E no entanto, face ao desconcerto dos seus interlocutores, Jesus reforça a afirmação e o faz em tom particularmente solene: «Em verdade, em verdade vos digo: se não comerdes a carne do Filho do homem e não beberdes o seu sangue, não tereis em vós a vida!… A minha carne é verdadeiramente uma comida e o meu sangue é verdadeiramente uma bebida». Trata-se, portanto, de comer a carne e beber o sangue do Filho de Deus, isto é de comunicar com toda a sua vida, de assimilar como alimento e bebida a inteira vida de Jesus, a ponto de chegar a viver como ele viveu (cf. Fil. 2, 5; Tt 2, 11-12). Ao mesmo tempo estas palavras evocam também a paixão e morte de Jesus, o seu fim violento e injusto sofrido na Cruz, o seu corpo despedaçado e o seu sangue versado, dom de uma vida gasta pelos outros, dom de um amor vivido até ao extremo. De tudo isto a Eucaristia é o sinal e a narração na vida da Igreja…

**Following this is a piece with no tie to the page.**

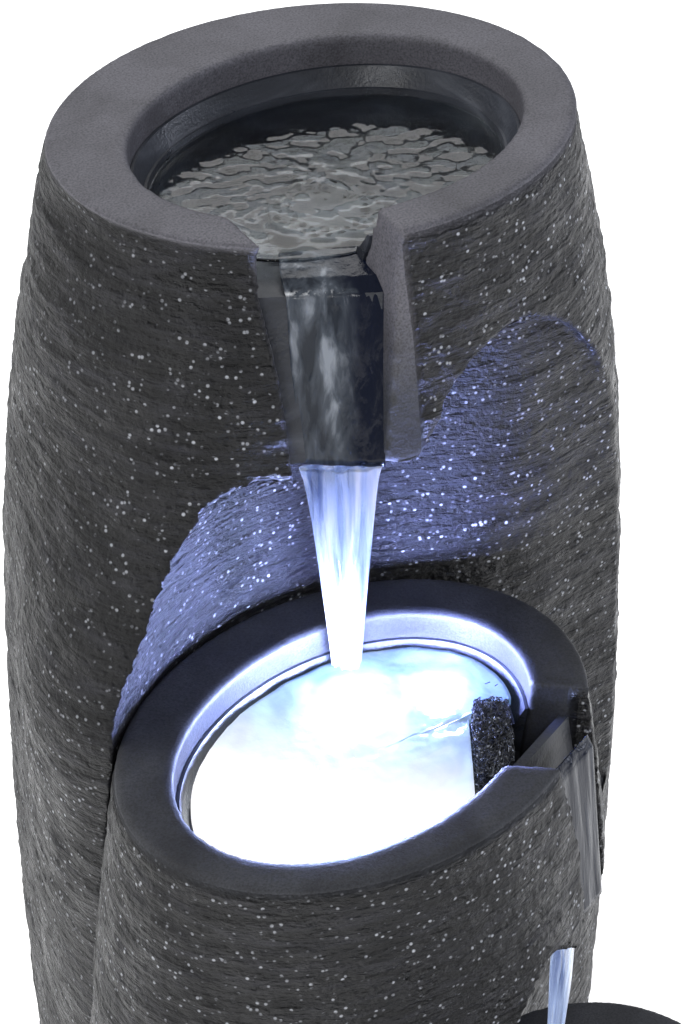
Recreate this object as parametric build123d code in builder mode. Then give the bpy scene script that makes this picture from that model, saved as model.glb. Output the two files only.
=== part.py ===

Deve ser reconhecido que este anúncio eucarístico é verdadeiramente o grande mistério da fé e, simultaneamente, o grande mistério do amor. É mistério da fé enquanto se trata de comer e beber não um simples alimento e uma simples bebida, mas nada mais nada menos que a carne e o sangue do Filho de Deus, aquele que desceu do céu (cf. Jo. 3, 13; 6, 38.41.42) e ao céu subiu na hora da sua morte e ressurreição (cf. Jo 3, 13; 20, 17). É mistério do amor porque é preciso acolher, conhecer, amar e assimilar a vida de Jesus, na certeza de que essa é a narração do agapé, do amor de Deus pelos homens (cf. Jo 3,16; 15,9; 17,23-26).

Há, portanto, uma grande possibilidade oferecida aos que acreditam em Jesus Cristo, a de que o próprio Jesus viva nele e ele em Jesus: «Quem come a minha carne e bebe o meu sangue permanece em mim e eu nele». Mas há mais: «Como o Pai, que tem a vida, me enviou a mim e eu vivo pelo Pai, também aquele que de mim se alimenta viverá por mim»: por meio de Jesus o crente pode participar da própria vida de Deus, a vida divina e eterna (cf. 2 Pe 1,4)! Por outras palavras: quem vive do amor de Jesus (cf. Jo 13,34; 15,12) vive da própria vida de Deus que é amor (cf. 1Jo 4,8.16), amor mais forte que a morte (cf. Ct 8,6) e de todo o pecado (cf. Lc 7,47).

À luz de tudo isto se compreende bem também o que está escrito no prólogo do quarto evangelho: «a Palavra fez-se Carne» (Jo 1,14), uma carne que na Eucaristia pode ser assimilada seja sob a forma das palavras de Jesus seja naquela sacramental do seu corpo e do seu sangue. Chegamos assim a uma compreensão profundíssima, que ilumina o grande mistério da eucaristia que nos é anunciado em todo o Novo Testamento: João revela-nos que a Eucaristia não é apenas memorial da paixão, morte e ressurreição de Jesus, mas é memorial de toda a vida do Filho, da sua vida junto do Pai antes que o mundo existisse, até à sua vinda na glória no fim dos tempos. É a este «cálice da síntese» —segundo as palavras de um padre da Igreja — que nós comungamos sempre que nos aproximamos da Eucaristia.